Glenn’s family was able to get her out on bail the day after she was arrested, and she was given a yearlong probation.

Glenn, a mother of three, was taken to the jail at West 26th Street and South California Avenue, which she described as “terrible.”

”I asked a guard, ‘Can I freshen up?’” she said, trying to maintain her composure as she recalled the memory. “He laughed at me. He said, ‘They do not do that here.’”

Glenn said she has had a career in home health care for over 20 years.

Another alleged Watts victim, Deon Willis, 47, said at the news conference he was arrested twice, once in 2002 and then again in 2007.

“It’s been rough” having to deal with the fallout of his arrests and trying to get back to being “able to survive in this world,” Willis said.

“I’m glad for Clarissa. I thank the lawyers behind me because no one else would listen,” Willis said.

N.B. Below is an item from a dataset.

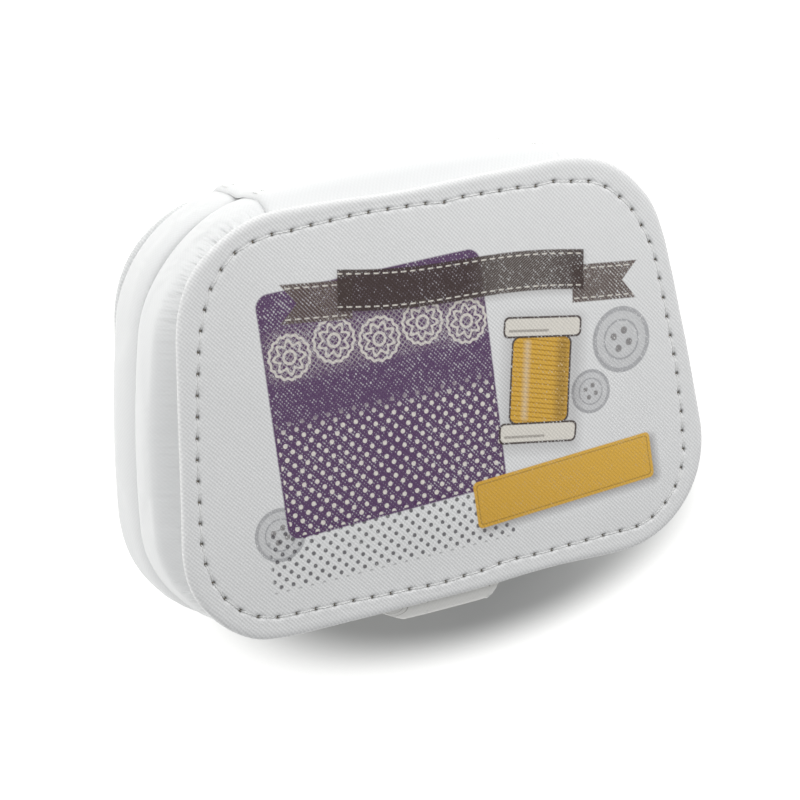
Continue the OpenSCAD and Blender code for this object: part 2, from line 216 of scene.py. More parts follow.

Watts and Jones in 2005 “demanded that Baker pay them to ‘protect’ his business” and when Baker refused they arrested him, the report said. Baker and Glenn gave statements saying the arrests were in retaliation for Baker’s refusal to pay the officers, Baker’s success on a motion to suppress evidence from earlier arrests by Watts’ team and Baker and Glenn’s reporting Watts’ and his team’s misconduct, the report said.

Baker and Glenn told COPA investigators that on the morning of Dec. 11, 2005, after Baker had repeatedly refused to pay the officers, Glenn was giving Baker a ride home when they were pulled over by a marked police car. A black, unmarked police car that Watts and Jones were in followed. The officers searched Glenn’s SUV, finding nothing, the report said.

“Glenn saw Watts pull what appeared to be narcotics from his jacket sleeve. Watts then claimed to have found the narcotics in the SUV, but Baker knew there were no narcotics in the vehicle and that Watts and Jones had already searched the area thoroughly but found nothing,” the report said.

The investigation found that Watts and Jones falsified arrest and case reports and that Jones testified falsely under oath in court hearings.

“When COPA investigators later questioned him about events related to the arrests, he continued to provide false information,” the report said. “When confronted with these fabrications, Jones admitted to certain falsehoods and referred to his underlying conduct as an ‘egregious error.’”

Baker and Glenn were exonerated in 2016 and received a certificate of innocence, and Baker was released from prison. COPA submitted the report to Chicago police Superintendent David Brown in March 2021 but the city refused to release it to the public.

COPA typically doesn’t release the findings of its investigations until they’re reviewed by the Chicago police superintendent, who then decides whether disciplinary charges should be filed. In Jones’ case, neither Brown nor the city’s Law Department ever disclosed whether Jones would face disciplinary charges, so the case sat in limbo and the report was never released.

Jones, meanwhile, was relieved of his police powers at some point due to the case and retired at the rank of sergeant from the department in May.

The Chicago Police Department did not provide further comment on the report as of Friday night.

The city’s Law Department received the report and sent the report back to COPA with questions, “and right now the case remains with COPA,” said Kristen Cabanban, spokesperson for the department.

Watts and his team of tactical officers have been accused of orchestrating a decade of terror at the now-razed Ida B. Wells public housing complex on the South Side, systematically forcing residents and drug dealers alike to pay a “protection” tax and putting bogus cases on those who refused to do so.

Watts was charged in 2012 with shaking down a drug courier who turned out to be an FBI agent. Watts and Officer Kallatt Mohammed both pleaded guilty. Watts received 22 months in prison and Mohammed was sentenced to 18 months behind bars.

Baker testified in a bench trial before Judge Michael Toomin that Watts and his crew had planted the drugs on him. Watts had already tried to pin a drug case on him a year earlier after Baker had refused to pay a $1,000 bribe to the officers in exchange for their protection, he alleged.

After he beat those charges, Baker said, he complained to Jones, one of Watts’ underlings, who told him it was “part of the game.”

“You win some, you lose some,” Baker said Jones told him. “Next time we get you, it will stick.”

Watts, Jones and another member of Watts’ team, Officer Robert Gonzalez, all denied wrongdoing at Baker’s trial and testified that Baker was lying, according to court records. Toomin found Baker guilty on both counts and initially sentenced him to 18 years in prison but later reduced the term to 14 years.

In a December 2015 court filing, a lawyer representing Baker pointed to FBI reports showing that at the time of Baker’s trial, Watts was already the target of an ongoing joint investigation by the FBI and Chicago police internal affairs investigators into allegations of corruption nearly identical to those made by Baker.

One FBI report from September 2004 showed that an informant had told federal agents that Watts and another officer were routinely shaking down drug dealers for thousands of dollars in cash in exchange for police protection at the housing complex.

In 2016, Baker was exonerated in his case and released from prison. Since then, Watts and his crew of officers have been tied to some 250 drug convictions that were overturned, according to Loevy & Loevy, and there are more than 80 lawsuits pending against the city.